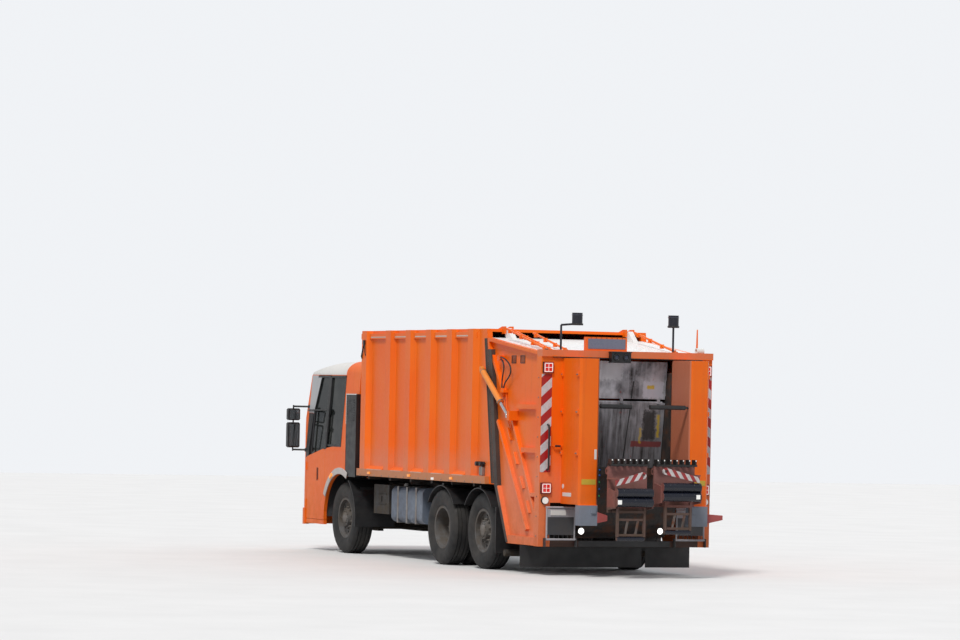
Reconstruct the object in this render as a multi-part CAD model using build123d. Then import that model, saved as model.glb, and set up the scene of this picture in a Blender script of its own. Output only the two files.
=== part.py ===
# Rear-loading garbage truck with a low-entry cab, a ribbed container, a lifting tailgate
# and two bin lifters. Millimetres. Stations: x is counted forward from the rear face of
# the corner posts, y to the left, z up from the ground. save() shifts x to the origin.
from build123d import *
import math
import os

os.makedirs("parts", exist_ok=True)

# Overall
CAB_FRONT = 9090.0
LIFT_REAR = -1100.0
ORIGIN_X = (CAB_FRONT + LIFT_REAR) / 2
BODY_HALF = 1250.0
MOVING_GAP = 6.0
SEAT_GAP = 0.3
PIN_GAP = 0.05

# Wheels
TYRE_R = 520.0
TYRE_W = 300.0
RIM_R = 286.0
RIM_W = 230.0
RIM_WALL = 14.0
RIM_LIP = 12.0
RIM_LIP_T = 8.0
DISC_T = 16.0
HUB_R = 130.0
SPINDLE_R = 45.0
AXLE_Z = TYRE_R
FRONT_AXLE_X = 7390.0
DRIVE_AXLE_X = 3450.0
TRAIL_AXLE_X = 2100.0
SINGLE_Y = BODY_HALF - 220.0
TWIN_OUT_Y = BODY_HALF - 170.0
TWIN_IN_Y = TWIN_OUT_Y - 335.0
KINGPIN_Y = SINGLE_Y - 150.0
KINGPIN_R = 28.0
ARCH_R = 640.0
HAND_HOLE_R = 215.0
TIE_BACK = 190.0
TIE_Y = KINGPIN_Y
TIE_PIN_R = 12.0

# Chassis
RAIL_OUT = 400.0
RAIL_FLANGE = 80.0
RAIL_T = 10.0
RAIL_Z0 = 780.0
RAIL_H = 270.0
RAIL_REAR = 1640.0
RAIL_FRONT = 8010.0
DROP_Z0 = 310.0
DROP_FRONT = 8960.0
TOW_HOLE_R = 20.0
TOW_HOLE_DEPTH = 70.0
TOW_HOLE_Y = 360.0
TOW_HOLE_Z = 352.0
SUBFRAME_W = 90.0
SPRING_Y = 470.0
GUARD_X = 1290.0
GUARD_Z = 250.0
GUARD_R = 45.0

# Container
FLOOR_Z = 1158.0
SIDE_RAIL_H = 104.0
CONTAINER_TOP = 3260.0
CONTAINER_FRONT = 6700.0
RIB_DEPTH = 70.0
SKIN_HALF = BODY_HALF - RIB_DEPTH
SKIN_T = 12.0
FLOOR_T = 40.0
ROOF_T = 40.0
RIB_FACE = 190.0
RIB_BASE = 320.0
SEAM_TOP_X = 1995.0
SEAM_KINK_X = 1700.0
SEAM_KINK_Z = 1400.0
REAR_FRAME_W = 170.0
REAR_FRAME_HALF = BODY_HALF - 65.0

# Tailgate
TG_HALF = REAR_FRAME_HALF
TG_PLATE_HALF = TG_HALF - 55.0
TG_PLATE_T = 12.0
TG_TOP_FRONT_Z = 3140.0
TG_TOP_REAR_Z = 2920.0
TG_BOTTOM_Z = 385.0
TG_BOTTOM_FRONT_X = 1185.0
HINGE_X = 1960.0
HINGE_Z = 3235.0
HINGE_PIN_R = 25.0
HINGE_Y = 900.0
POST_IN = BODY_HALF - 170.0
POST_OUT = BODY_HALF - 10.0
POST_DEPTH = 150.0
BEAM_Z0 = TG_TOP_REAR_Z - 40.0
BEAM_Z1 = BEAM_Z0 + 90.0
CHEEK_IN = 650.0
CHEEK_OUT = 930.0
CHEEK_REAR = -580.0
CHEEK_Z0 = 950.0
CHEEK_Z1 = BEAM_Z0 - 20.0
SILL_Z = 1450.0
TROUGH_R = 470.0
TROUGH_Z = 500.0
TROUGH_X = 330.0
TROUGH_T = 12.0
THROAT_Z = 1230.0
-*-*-
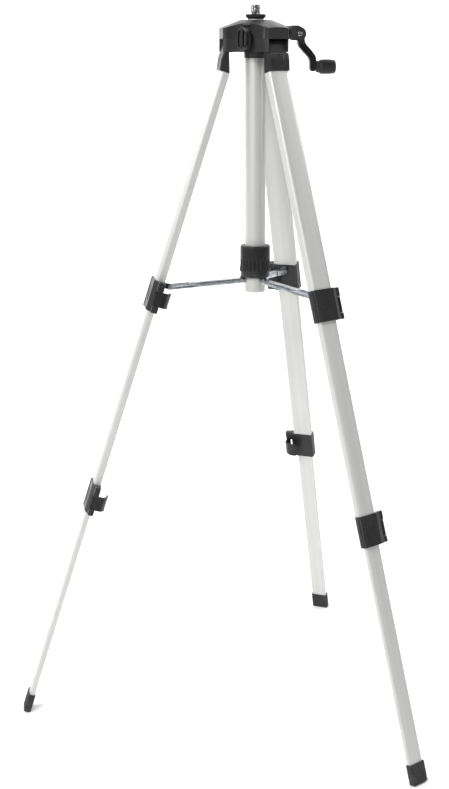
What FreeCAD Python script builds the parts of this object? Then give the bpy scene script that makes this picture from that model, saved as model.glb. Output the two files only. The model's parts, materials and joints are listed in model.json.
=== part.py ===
-*-*-
In the listing above, find the line containing "Reconstruct the object" and the line containing "REAR_FRAME_HALF = BODY_HALF - 65.0". Output them and every line between, exactly, and nothing else.

Reconstruct the object in this render as a multi-part CAD model using build123d. Then import that model, saved as model.glb, and set up the scene of this picture in a Blender script of its own. Output only the two files.
=== part.py ===
# Rear-loading garbage truck with a low-entry cab, a ribbed container, a lifting tailgate
# and two bin lifters. Millimetres. Stations: x is counted forward from the rear face of
# the corner posts, y to the left, z up from the ground. save() shifts x to the origin.
from build123d import *
import math
import os

os.makedirs("parts", exist_ok=True)

# Overall
CAB_FRONT = 9090.0
LIFT_REAR = -1100.0
ORIGIN_X = (CAB_FRONT + LIFT_REAR) / 2
BODY_HALF = 1250.0
MOVING_GAP = 6.0
SEAT_GAP = 0.3
PIN_GAP = 0.05

# Wheels
TYRE_R = 520.0
TYRE_W = 300.0
RIM_R = 286.0
RIM_W = 230.0
RIM_WALL = 14.0
RIM_LIP = 12.0
RIM_LIP_T = 8.0
DISC_T = 16.0
HUB_R = 130.0
SPINDLE_R = 45.0
AXLE_Z = TYRE_R
FRONT_AXLE_X = 7390.0
DRIVE_AXLE_X = 3450.0
TRAIL_AXLE_X = 2100.0
SINGLE_Y = BODY_HALF - 220.0
TWIN_OUT_Y = BODY_HALF - 170.0
TWIN_IN_Y = TWIN_OUT_Y - 335.0
KINGPIN_Y = SINGLE_Y - 150.0
KINGPIN_R = 28.0
ARCH_R = 640.0
HAND_HOLE_R = 215.0
TIE_BACK = 190.0
TIE_Y = KINGPIN_Y
TIE_PIN_R = 12.0

# Chassis
RAIL_OUT = 400.0
RAIL_FLANGE = 80.0
RAIL_T = 10.0
RAIL_Z0 = 780.0
RAIL_H = 270.0
RAIL_REAR = 1640.0
RAIL_FRONT = 8010.0
DROP_Z0 = 310.0
DROP_FRONT = 8960.0
TOW_HOLE_R = 20.0
TOW_HOLE_DEPTH = 70.0
TOW_HOLE_Y = 360.0
TOW_HOLE_Z = 352.0
SUBFRAME_W = 90.0
SPRING_Y = 470.0
GUARD_X = 1290.0
GUARD_Z = 250.0
GUARD_R = 45.0

# Container
FLOOR_Z = 1158.0
SIDE_RAIL_H = 104.0
CONTAINER_TOP = 3260.0
CONTAINER_FRONT = 6700.0
RIB_DEPTH = 70.0
SKIN_HALF = BODY_HALF - RIB_DEPTH
SKIN_T = 12.0
FLOOR_T = 40.0
ROOF_T = 40.0
RIB_FACE = 190.0
RIB_BASE = 320.0
SEAM_TOP_X = 1995.0
SEAM_KINK_X = 1700.0
SEAM_KINK_Z = 1400.0
REAR_FRAME_W = 170.0
REAR_FRAME_HALF = BODY_HALF - 65.0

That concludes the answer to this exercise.